Life imprisonment for tree-murder? Give us a break! Violent criminals all across this country commit far more serious “criminal mischief” than offing an oak, and they never spend one day in the slammer.

This is moral insanity.

I read a jewelry store ad that said ear-piercing was free with the purchase of earrings; “parental consent,” however, was required if the piercee is under 18 years of age. Wonderful. But in many states, if a minor child, one under 18, wants to get an abortion--if she wants to get her living, breathing baby pierced to death--no parental consent is required.

This is moral insanity.

A final example from the news--though I could fill this page with them: Four Soviet scholars have asked four American Christian professors to help them study the Ten Commandments. The Soviets say that they are searching for a system that has an absolute basis, a deep respect for human life and human dignity and a nurturing of human liberty and responsibility. Amen.

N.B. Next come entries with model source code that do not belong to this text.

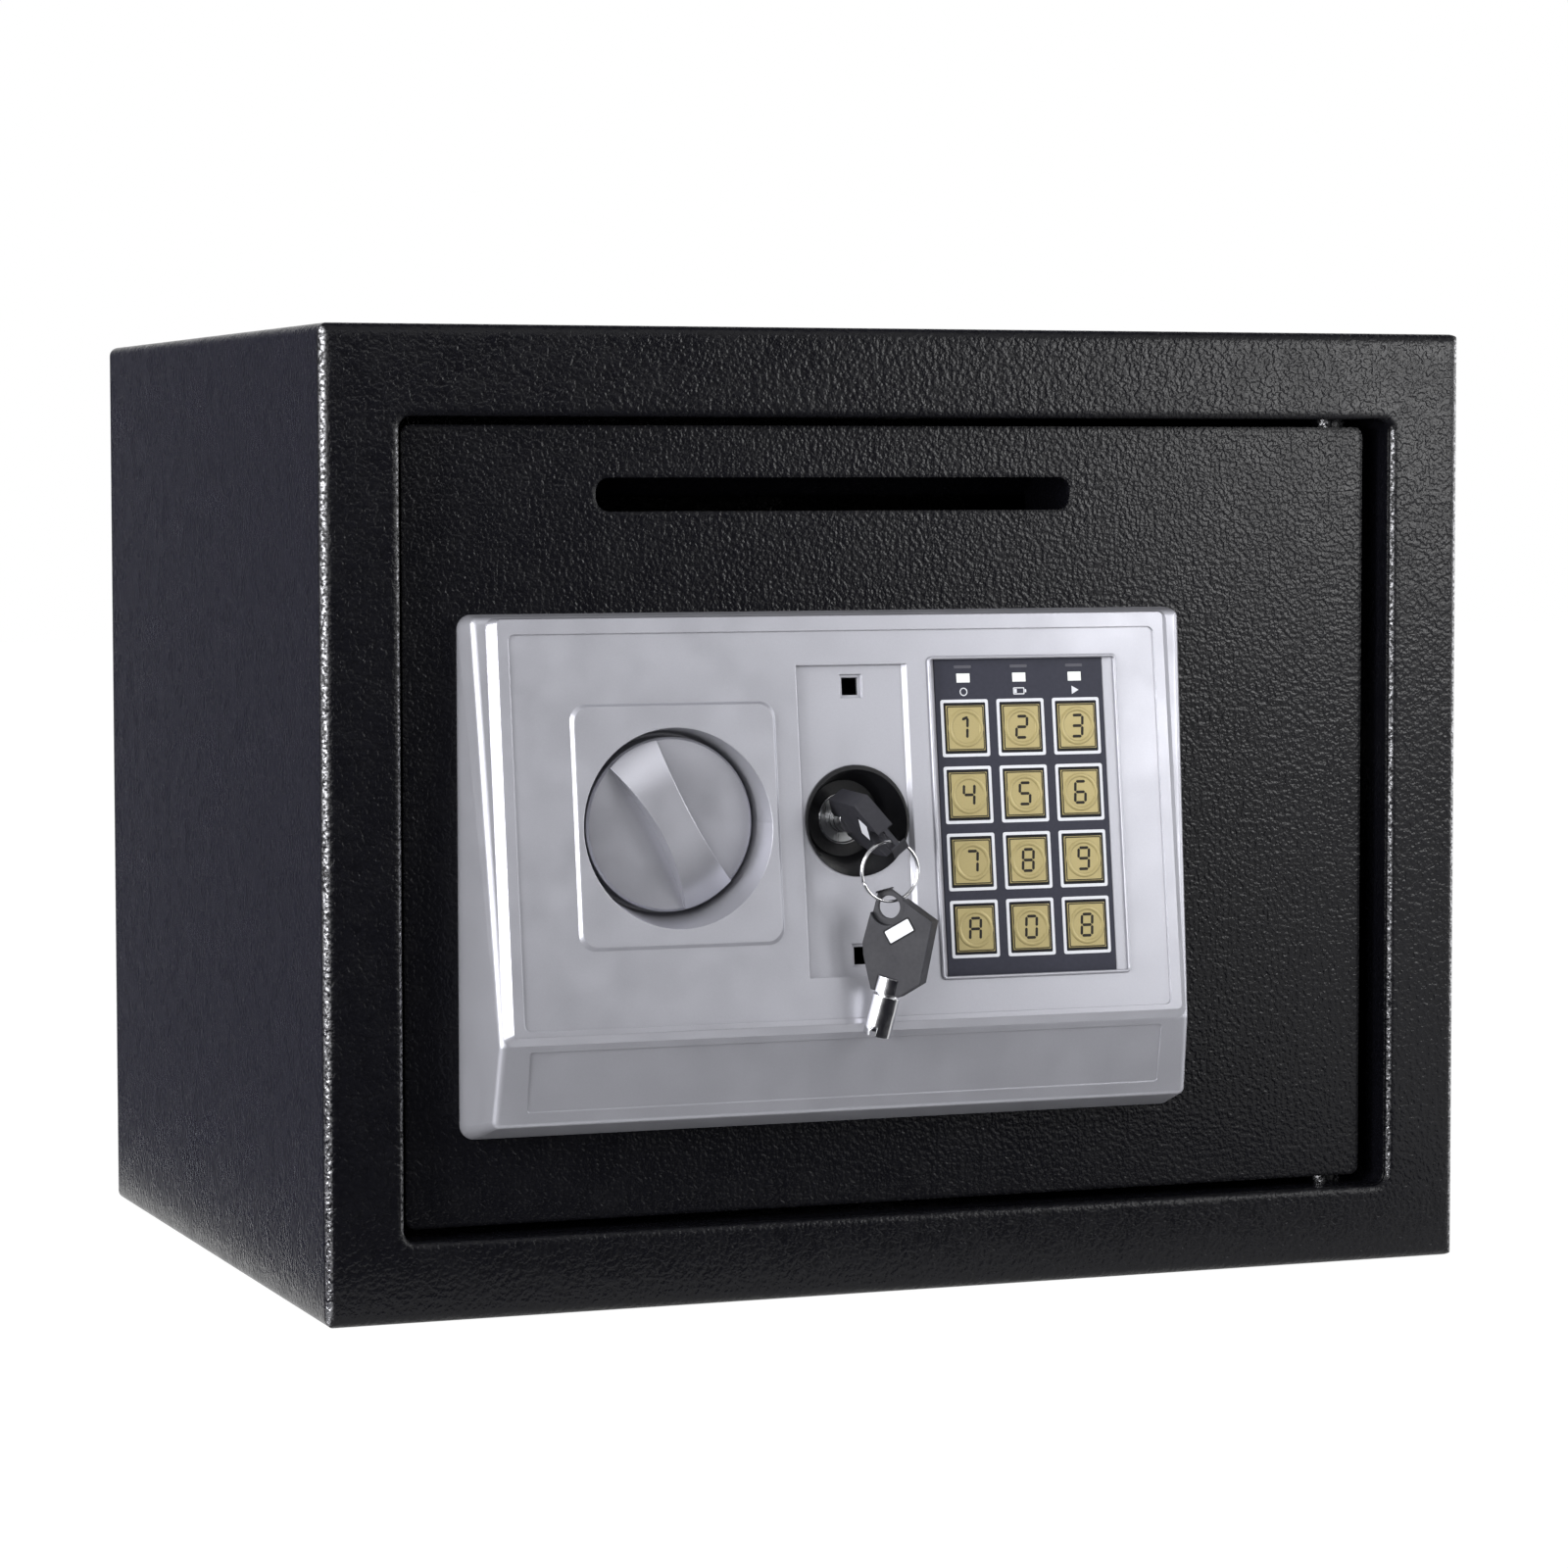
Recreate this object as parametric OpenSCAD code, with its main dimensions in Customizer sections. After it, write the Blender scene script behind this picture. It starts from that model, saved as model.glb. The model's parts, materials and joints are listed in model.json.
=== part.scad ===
// Electronic safe with a drop slot in its door. Millimetres.
// The front faces -Y, +X is to the right, +Z is up, and the origin is the middle of the underside.

/* [Cabinet] */
// Outside width
body_w = 380; // [365:1:450]
// Outside height
body_h = 300; // [290:1:360]
// Outside depth, without the panel
body_d = 280; // [240:1:360]
// Thickness of the body sheet
shell_t = 2; // [1.5:0.1:3]
// Outer edge radius
body_edge_r = 3; // [2:0.5:6]
// Width of the front lip at each side
lip_side = 24.5; // [20:0.5:30]
// Height of the front lip at the top
lip_top = 27.5; // [22:0.5:32]
// Height of the front lip at the bottom
lip_bottom = 24.5; // [20:0.5:30]
// Corner radius of the door opening
opening_r = 4; // [3:0.5:8]
// Depth of the folded return at the two sides, behind the front
return_side = 16; // [14:1:17]
// Depth of the folded return at the top and bottom, behind the front
return_ends = 28; // [27:1:34]
// Thickness of the strike bar
strike_t = 3; // [2:0.5:3]
// Height of the strike bar
strike_h = 190; // [160:5:220]
// Distance between the two anchor holes in the floor, and in the back
anchor_pitch = 200; // [120:10:260]
// Diameter of the anchor holes
anchor_d = 10; // [8:0.5:12]
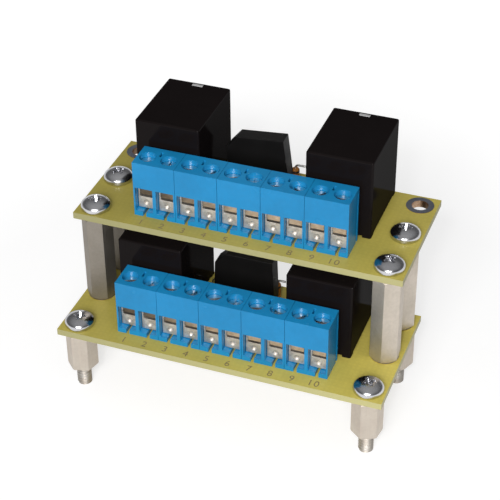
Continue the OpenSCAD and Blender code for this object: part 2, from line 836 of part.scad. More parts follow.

Meanwhile, in our country, which, increasingly, lacks all of these things, the U.S. Supreme Court has ruled unconstitutional a Kentucky law that required the posting of the Ten Commandments on the wall of all public schools in that state. And the high court did this even though copies of the Commandments were purchased by private contributions.

This is moral insanity.

If anybody out there in the asylum thinks he or she has a lucid rationale for all of this moral madness, I’d love to hear it.